文化庁の裁定制度②
裁定制度の問題点
我々ブルームーンがメインで行なっている海外著作物に絞って、裁定制度を考えてみます。
通常、著作権の権利処理には1件毎に労力と時間と費用がかかります。海外の権利処理はなおさらです。
しかし裁定制度では、ちょっと探せば簡単にわかるにもかかわらず『相当な努力』をしたことにし、権利者不明と申請すれば、探す手前が省けるほか、同一カテゴリー(入試過去問題の二次利用など)で複数案件を一括申請ができ、利用料相当額(補償金)も何故か一般的な金額より安価(海外著作物)となっています。
それ以外でも、海外著作物利用では通常、煩雑な契約手続きや高額な送金手数料負担などが発生しますが、裁定制度を利用すればそれらも免除?されるわけです。
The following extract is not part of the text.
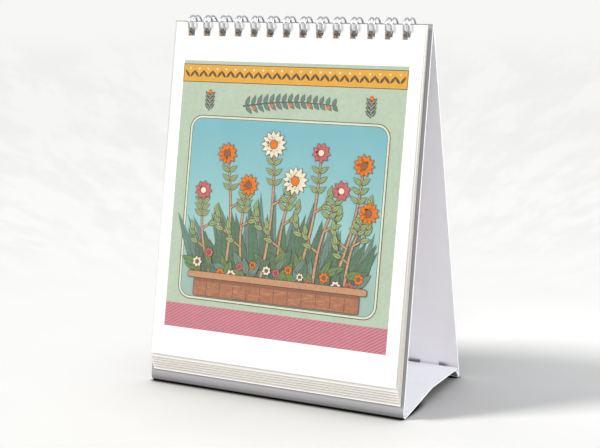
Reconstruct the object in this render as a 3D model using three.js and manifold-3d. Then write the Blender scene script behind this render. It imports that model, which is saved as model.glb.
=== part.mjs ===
// A monthly desk calendar: a pad of leaves on a twin-loop wire, held by a folding card easel.
// Millimetres, +Z up, +X to the reader's right, +Y away from the reader.
// The sections of the easel are drawn in (y, z), from the sharp corner where its front would meet the table.

import * as THREE from 'three';
import { mergeVertices } from 'three/addons/utils/BufferGeometryUtils.js';
import Module from 'manifold-3d';

const wasm = await Module();
wasm.setup();

const radians = THREE.MathUtils.degToRad;

// Easel card
const cardThickness = 1;
const cardWidth = 132;
const creaseGap = 0.3;
const frontLean = radians(9.3);
const frontHeight = 175;
const foldRadius = 3;
const baseRise = radians(8.1);
const midCreaseShare = 0.492;
const backLean = radians(14.5);
const riserLean = radians(41);
const riserLength = 4.2;
const rearFlat = radians(25);
const tabWidth = 9.2;
const tabClear = 0.3;
const tabCentre = 51.1;

// Leaves
const coverWidth = 127.2;
const monthWidth = 129.1;
const leafThickness = 0.15;
const leafPitch = 0.16;
const monthLeaves = 6;
const coverHeight = 159.7;
const coverStep = 2;
const leafStep = 1.23;
const leafFan = radians(0.22);
const coverFan = radians(1.02);

// Punched holes
const holeSize = 3.8;
const holePitch = 25.4 / 3;
const holeMargin = 4.5;
const holeBelowRing = 4.05;
const backHoleBelowRing = 5;

// Twin-loop wire
const wireDiameter = 0.9;
const wireRadius = 4;
const strandSpacing = 2.6;
const rootBend = 0.9;
const rootAngle = radians(8.6);
const tipGap = 0.45;
const wireSides = 6;
const strandSteps = 20;
const noseSteps = 4;
const bendSteps = 2;

// Where the card and the leaves pass through the wire, measured from its axis
const frontFaceAhead = 0.35;
const backFaceBehind = 0.5;
const frontTopAbove = 1.55;
const backTopBelow = 1.9;
const leafTopAbove = 0.72;
const coverAhead = 2.82;

// Finishes
const whiteCard = { color: 0xf4f4f6, roughness: 0.55, metalness: 0 };
const whitePaper = { color: 0xfcfcfa, roughness: 0.5, metalness: 0 };
const silverWire = { color: 0xc9ccd1, roughness: 0.25, metalness: 1 };

// Directions and points in the (y, z) section
const vec = (y, z) => new THREE.Vector2(y, z);
const along = (angle) => vec(Math.cos(angle), Math.sin(angle));
const from = (point, ...moves) =>
  moves.reduce((p, [direction, distance]) => p.addScaledVector(direction, distance), point.clone());

const frontUp = vec(Math.sin(frontLean), Math.cos(frontLean));
const frontOut = vec(-Math.cos(frontLean), Math.sin(frontLean));
const backUp = vec(-Math.sin(backLean), Math.cos(backLean));
const backOut = vec(Math.cos(backLean), Math.sin(backLean));
const baseFrontWay = along(baseRise);
const baseFrontTop = along(baseRise + Math.PI / 2);
const riserWay = along(Math.PI / 2 + riserLean);
const riserOut = along(Math.PI + riserLean);

// The wire's axis hangs from the top edge of the front panel
const ringAxis = from(vec(0, 0), [frontUp, frontHeight - frontTopAbove], [frontOut, -frontFaceAhead]);

// The front fold rests on its lowest facet, which ends where the base begins
const foldCentreZ = foldRadius * Math.cos(baseRise);
const foldCentreY = (foldRadius + foldCentreZ * Math.sin(frontLean)) / Math.cos(frontLean);
const foldCentre = vec(foldCentreY, foldCentreZ);
const foldEnd = from(foldCentre, [baseFrontTop, -foldRadius]);
const foldHinge = from(foldEnd, [baseFrontTop, cardThickness], [baseFrontWay, creaseGap / 2]);

// The rear fold is a narrow V, whose apex lies on the inner face of the back panel
const apexZ = cardThickness * Math.cos(rearFlat);
const backBelowRing = (ringAxis.y + backFaceBehind * backOut.y - apexZ) / backUp.y;
const apex = from(ringAxis, [backOut, backFaceBehind], [backUp, -backBelowRing]);
const riserHinge = from(apex, [riserWay, creaseGap / 2]);

// The riser holds up the rear edge of the base, and the mid crease shares out the way from there to the front fold
const crest = from(apex, [riserWay, riserLength], [vec(0, 1), creaseGap]);
const baseFrontLength = (midCreaseShare * (crest.x - foldEnd.x)) / Math.cos(baseRise);
const midCrease = from(foldEnd, [baseFrontWay, baseFrontLength]);
const baseRearWay = crest.clone().sub(midCrease).normalize();
const baseRearLength = crest.distanceTo(midCrease);
const midHinge = from(midCrease, [baseRearWay, creaseGap / 2]);

// The tabs reach from there almost to the inner face of the back panel
const baseRearEdge = from(crest, [vec(-baseRearWay.y, baseRearWay.x), cardThickness]);
const tabLength = apex.clone().sub(baseRearEdge).dot(backOut) / baseRearWay.dot(backOut) - tabClear;

// The origin lies under the middle of the whole: halfway from the cover's lower edge to the rear fold
const coverLean = frontLean + coverFan;
const coverUp = vec(Math.sin(coverLean), Math.cos(coverLean));
const coverOut = vec(-Math.cos(coverLean), Math.sin(coverLean));
const coverFoot = from(ringAxis, [coverOut, coverAhead], [coverUp, leafTopAbove - coverHeight]);
const rearmost = from(apex, [backOut, cardThickness]);
const middleY = (coverFoot.x + rearmost.x) / 2;

const calendar = new THREE.Group();
calendar.position.y = -middleY;

function add(name, geometry, finish) {
  const mesh = new THREE.Mesh(geometry, new THREE.MeshStandardMaterial(finish));
  mesh.name = name;
  calendar.add(mesh);
  return mesh;
}

// A section in (y, z), run across the calendar from side to side
function runAcross(section, width) {
  const geometry = new THREE.ExtrudeGeometry(new THREE.Shape(section), {
    depth: width,
    bevelEnabled: false,
  });
  geometry.applyMatrix4(
    new THREE.Matrix4().makeBasis(
      new THREE.Vector3(0, 1, 0),
      new THREE.Vector3(0, 0, 1),
      new THREE.Vector3(1, 0, 0),
    ),
  );
  return geometry.translate(-width / 2, 0, 0);
}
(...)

海外の著作者は自分の文章が使われているかどうかもわからないので、結果、著作物利用者から供託された利用料相当額などはいずれ国庫に入ることになります。
文化庁がこの供託金の本来受け取るべき権利者を探しているとは思えないですし。
この裁定制度は、国のお墨付きで著作権利者の正当な権利を侵害できる制度、と言わざるを得ないでしょう。